I wonder if the imposition of the Lord’s Prayer on the “public office” of Speaker of the House and President of the Senate counts as a “religious test” because if it did, that might be an alternative grounds for constitutional challenge of the Lord’s Prayer in Parliament.
Max Wallace: That’s well said Brendan. I touched on this distinction in Realising Secularism: Australia and New Zealand at p.62 where I cited Professor Richard Ely’s letter to The Age of 21 April 1980 where he wrote that after s.116 was inserted into the Australian constitution ‘a small margin of freedom … remained to the Commonwealth to have ‘dealings’ with religion. The 1901 decisions of the Upper and Lower houses of Federal parliament to open daily with sessions of prayers – a decision involving standing orders and not a law – seems to have been predicated on belief’ in such a margin.’ (Note the qualifying ‘seems to have been’. Maybe it could be argued the prayers are unconstitutional. From: Max Wallace.
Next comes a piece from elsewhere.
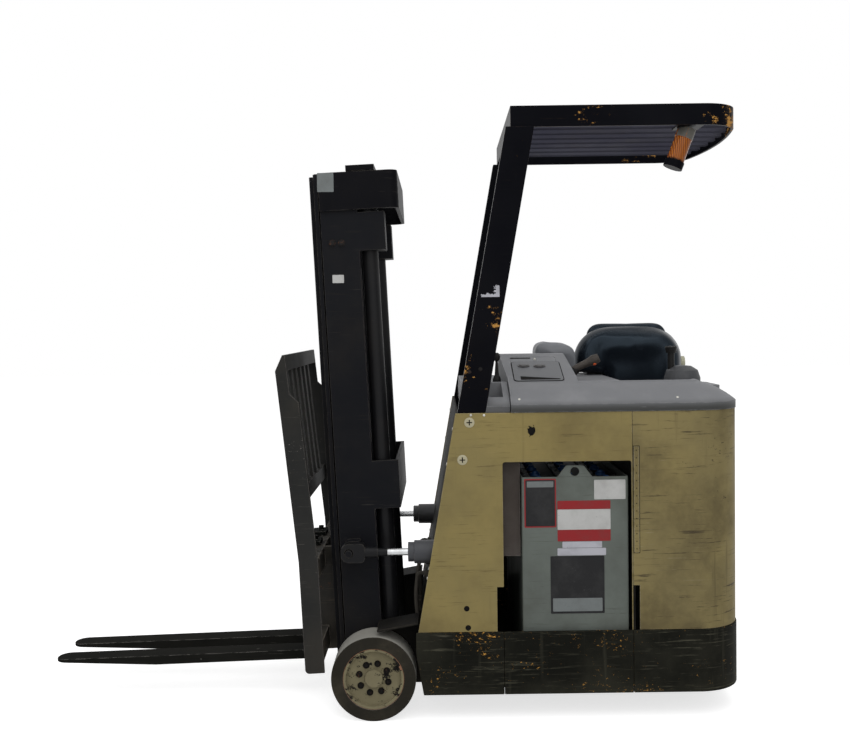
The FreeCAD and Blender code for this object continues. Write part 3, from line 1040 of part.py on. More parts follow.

Brendan Lloyd: If only there was a public interest advocate willing to put this to the test, pro bono.
false gods, false angels, false prophets are always amongst us. no right or wrong not dealt by one against the other. choose your path. make your bed. meet your maker. as always good weighs evil. one path survives. one a path to an end.
Really enjoying these GAC updates, Chrys. Thanks so much. I’m the 5-star voter each time. (Don’t know if you can tell who’s voted or not.)